At this point I had 2 choices:
Create a new button, switch to html mode, and add all the necessary CSS code for all the buttons to match, or the easiest method: Duplicate the button that came with the pattern, and then visually edit the text and link of this second button.
If one does not realize what’s going on, or does not know CSS, will have a hard time doing anything remotely useful things with these patterns, except simple text/images, etc… substitutions.

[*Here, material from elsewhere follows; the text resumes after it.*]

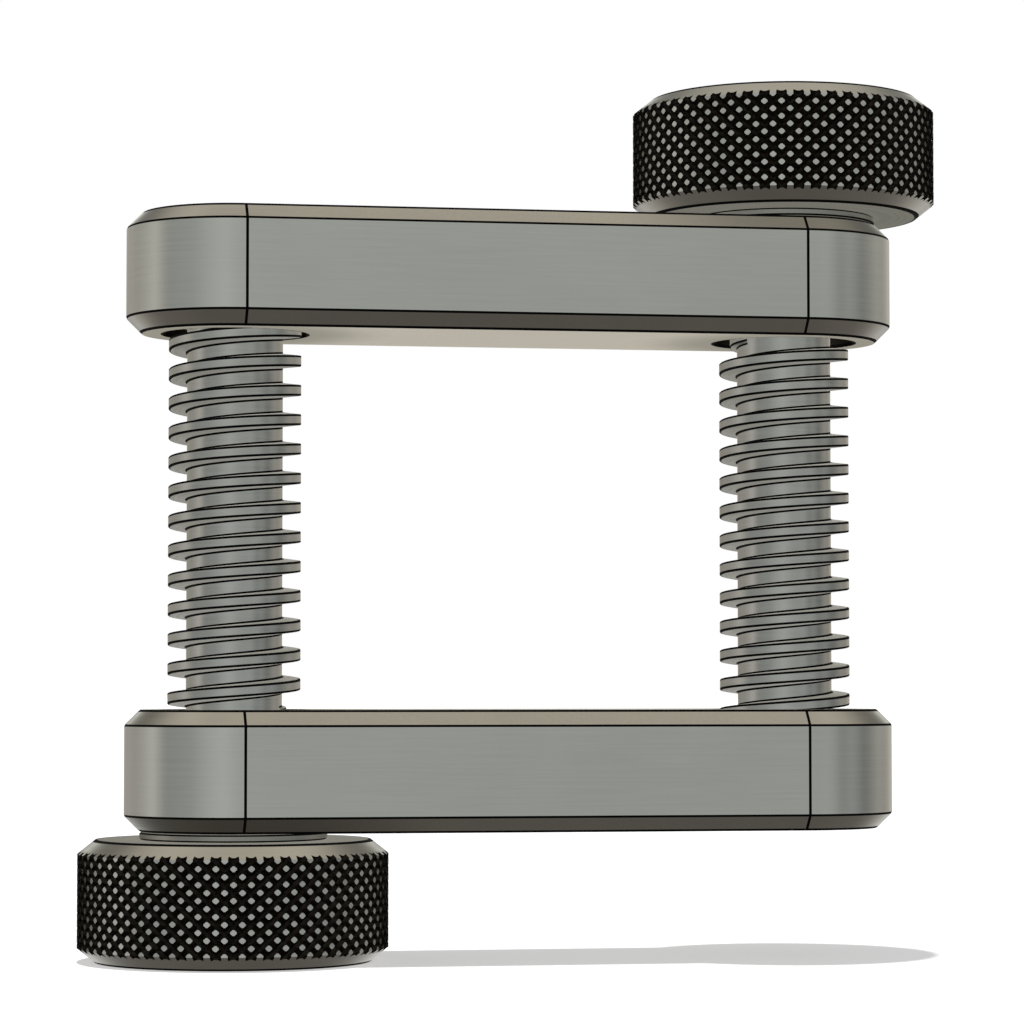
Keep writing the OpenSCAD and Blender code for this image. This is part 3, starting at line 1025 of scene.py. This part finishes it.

Finally you mentioned about the old-school purity of not mixing content and design is gone. Well, with it what’s gone are parametric (advanced) searches, and front end editing. I can create a a Real Estate block that will hold all the information regarding properties, but there is no way to ask visitors to submit their properties from the front end, and even though I can search for a house in Los Angeles, OR a house with 4 bedrooms, OR one that costs exactly $1,000,000 (no ability for numeric comparisons here), but there is NO WAY I can ask the site to find me a house in Los Angeles, WHICH has 4 bedrooms, AND costs between $1m – $1.3 million.
For these 2 things (advanced searching & front end editing), you not only need to separate content from design, but your content must be structured, like using custom fields, so you can separate the text from numeric fields, and conduct these complex searches. Some things are simply not possible with Gutenberg, sometimes you have to do things “Old-School”.